*** Collected material ***

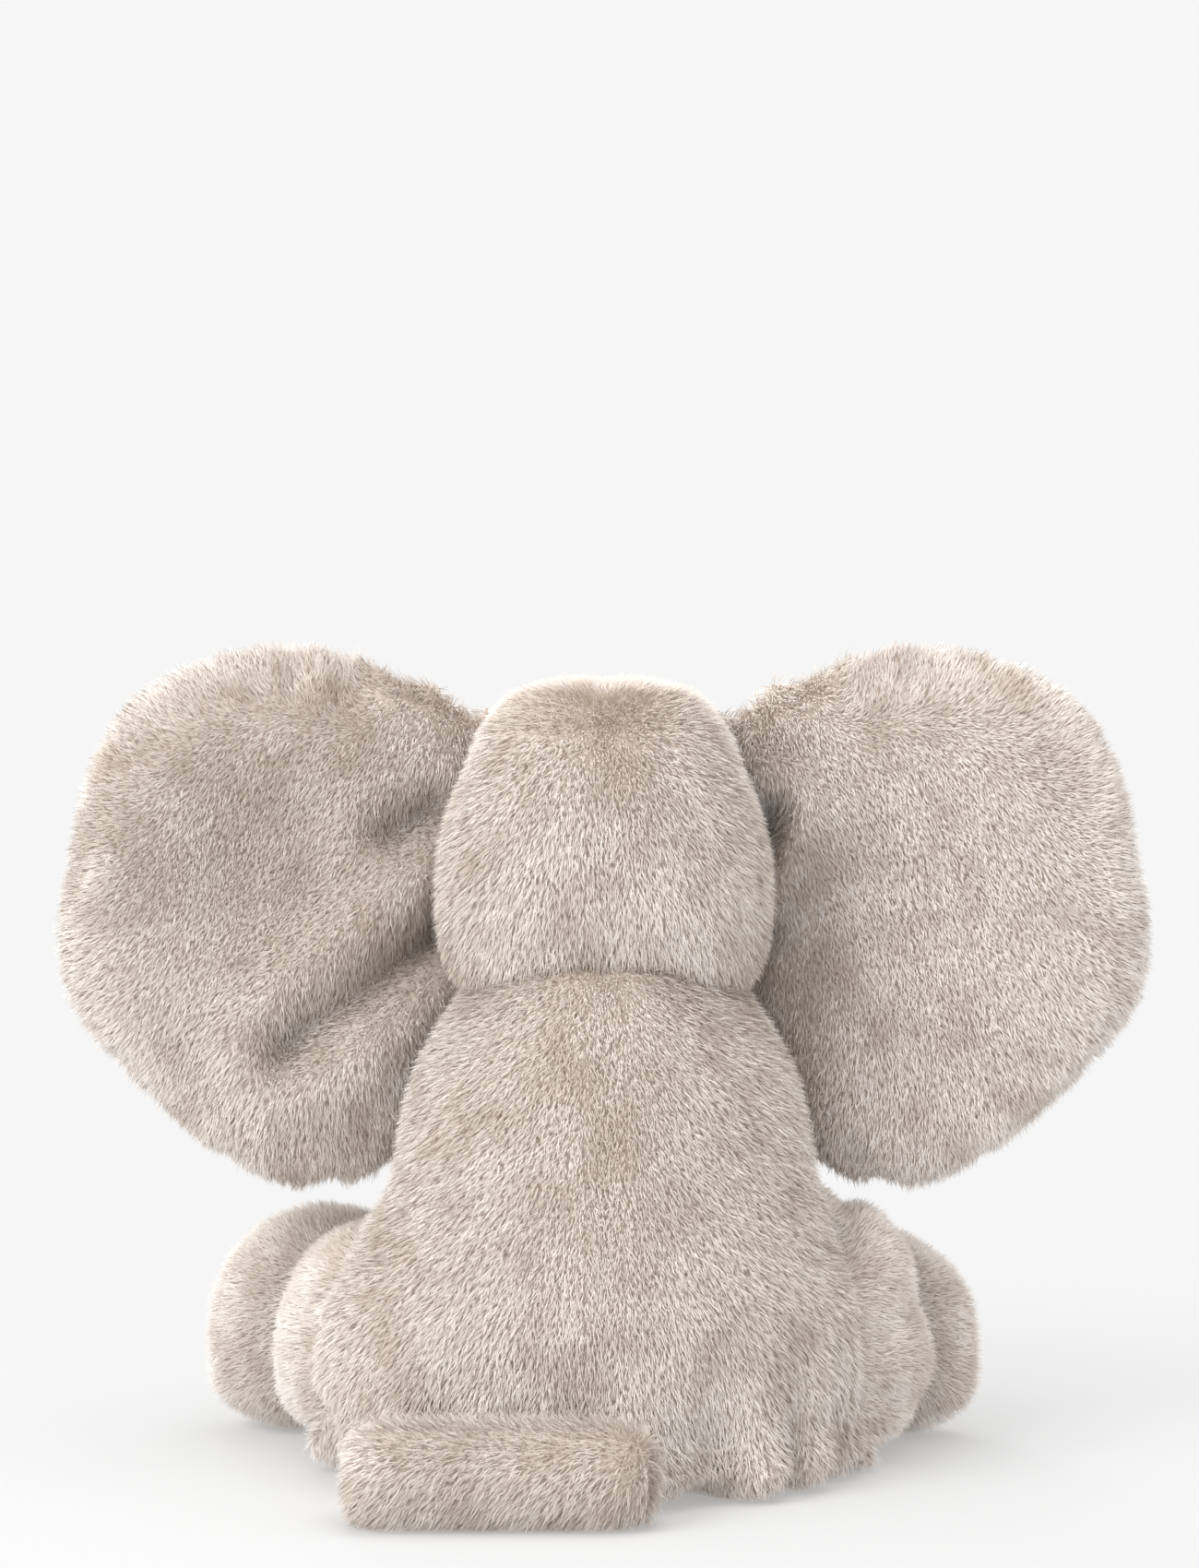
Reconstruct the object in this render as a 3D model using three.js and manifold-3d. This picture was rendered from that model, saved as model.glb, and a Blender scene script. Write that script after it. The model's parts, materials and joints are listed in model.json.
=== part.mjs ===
// A sitting stuffed elephant: plush panels sewn over stuffing, with big flat ears.
// Millimetres, +Z up. It faces -Y, its left side is +X, and it sits on the plane Z = 0.
// The origin is on the flat base, straight under the neck.

import * as THREE from 'three';
import { mergeVertices } from 'three/addons/utils/BufferGeometryUtils.js';
import Module from 'manifold-3d';

const wasm = await Module();
wasm.setup();

// ---------------------------------------------------------------- driving dimensions

const CLOTH = 2.5; // plush backing with the base of its pile
const GAP = 0.3; // between pieces that lie against each other
const SWING_GAP = 1.2; // between a piece and what it swings against

const TORSO = {
  halfWidth: 84,
  height: 176,
  back: 86, // depth behind the neck
  front: 50, // depth in front of the neck
  chest: 1.3, // how much deeper the chest is than the belly, for its width
};
const BASE_THICKNESS = 3;
const POUCH = { halfWidth: 44, halfDepth: 34, height: 22, behind: 12 };

const NECK = {
  below: 10, // how far the neck's centre lies under the top of the torso
  ball: 30,
  headCone: 8, // slopes of the head's underside and the torso's top, in degrees
  torsoCone: 6,
  reach: 90,
};
const HEAD = {
  halfWidth: 54,
  halfDepth: 58,
  halfHeight: 54,
  aboveNeck: 48,
  forward: 12,
  squareness: 3,
};

const EAR = {
  reach: 135.5, // from the hinge to the outer edge
  height: 188,
  belowHead: 119.5, // from the head's centre down to the ear's lowest edge
  halfThickness: 12,
  rootThickness: 0.5, // share of the thickness left at the head
  aheadOfHead: 12, // hinge ahead of the head's centre
  sweep: 12, // degrees that the tip leans back
  flap: 20, // degrees each way
};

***

→ **Problem details**: Copy all the lines, exactly.

→ **Exercise result**:
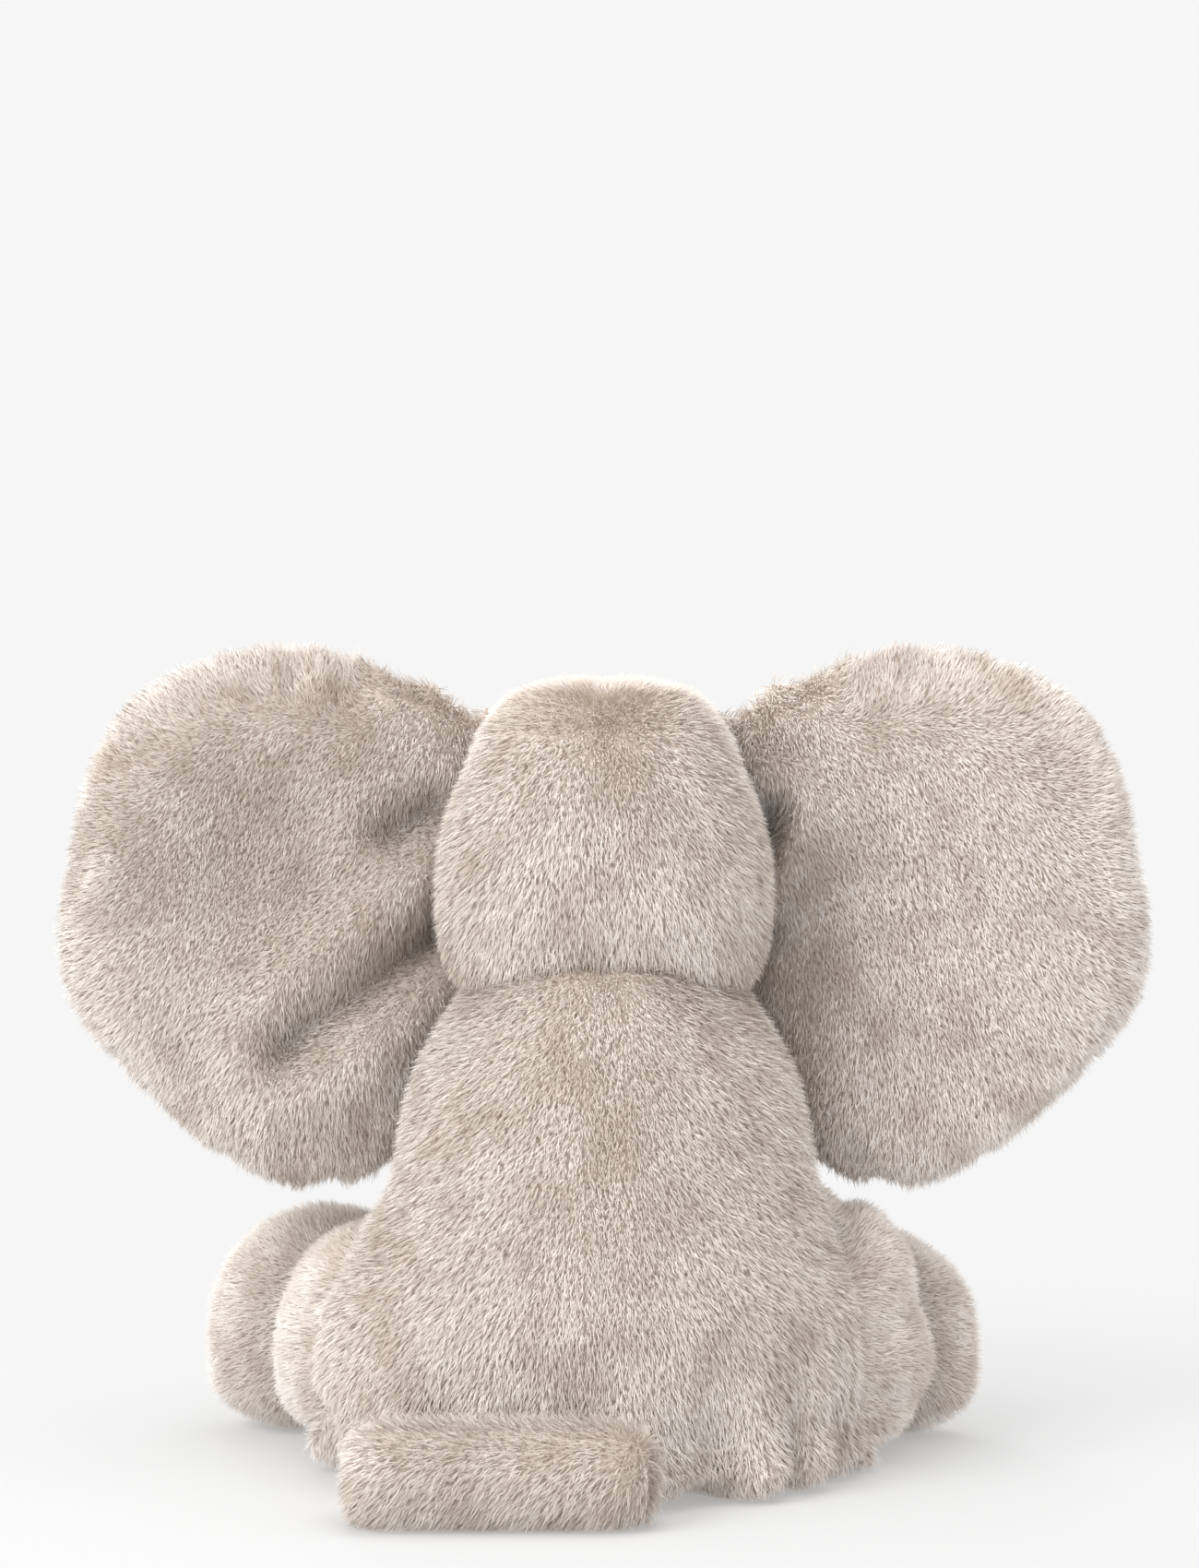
Reconstruct the object in this render as a 3D model using three.js and manifold-3d. This picture was rendered from that model, saved as model.glb, and a Blender scene script. Write that script after it. The model's parts, materials and joints are listed in model.json.
=== part.mjs ===
// A sitting stuffed elephant: plush panels sewn over stuffing, with big flat ears.
// Millimetres, +Z up. It faces -Y, its left side is +X, and it sits on the plane Z = 0.
// The origin is on the flat base, straight under the neck.

import * as THREE from 'three';
import { mergeVertices } from 'three/addons/utils/BufferGeometryUtils.js';
import Module from 'manifold-3d';

const wasm = await Module();
wasm.setup();

// ---------------------------------------------------------------- driving dimensions

const CLOTH = 2.5; // plush backing with the base of its pile
const GAP = 0.3; // between pieces that lie against each other
const SWING_GAP = 1.2; // between a piece and what it swings against

const TORSO = {
  halfWidth: 84,
  height: 176,
  back: 86, // depth behind the neck
  front: 50, // depth in front of the neck
  chest: 1.3, // how much deeper the chest is than the belly, for its width
};
const BASE_THICKNESS = 3;
const POUCH = { halfWidth: 44, halfDepth: 34, height: 22, behind: 12 };

const NECK = {
  below: 10, // how far the neck's centre lies under the top of the torso
  ball: 30,
  headCone: 8, // slopes of the head's underside and the torso's top, in degrees
  torsoCone: 6,
  reach: 90,
};
const HEAD = {
  halfWidth: 54,
  halfDepth: 58,
  halfHeight: 54,
  aboveNeck: 48,
  forward: 12,
  squareness: 3,
};

const EAR = {
  reach: 135.5, // from the hinge to the outer edge
  height: 188,
  belowHead: 119.5, // from the head's centre down to the ear's lowest edge
  halfThickness: 12,
  rootThickness: 0.5, // share of the thickness left at the head
  aheadOfHead: 12, // hinge ahead of the head's centre
  sweep: 12, // degrees that the tip leans back
  flap: 20, // degrees each way
};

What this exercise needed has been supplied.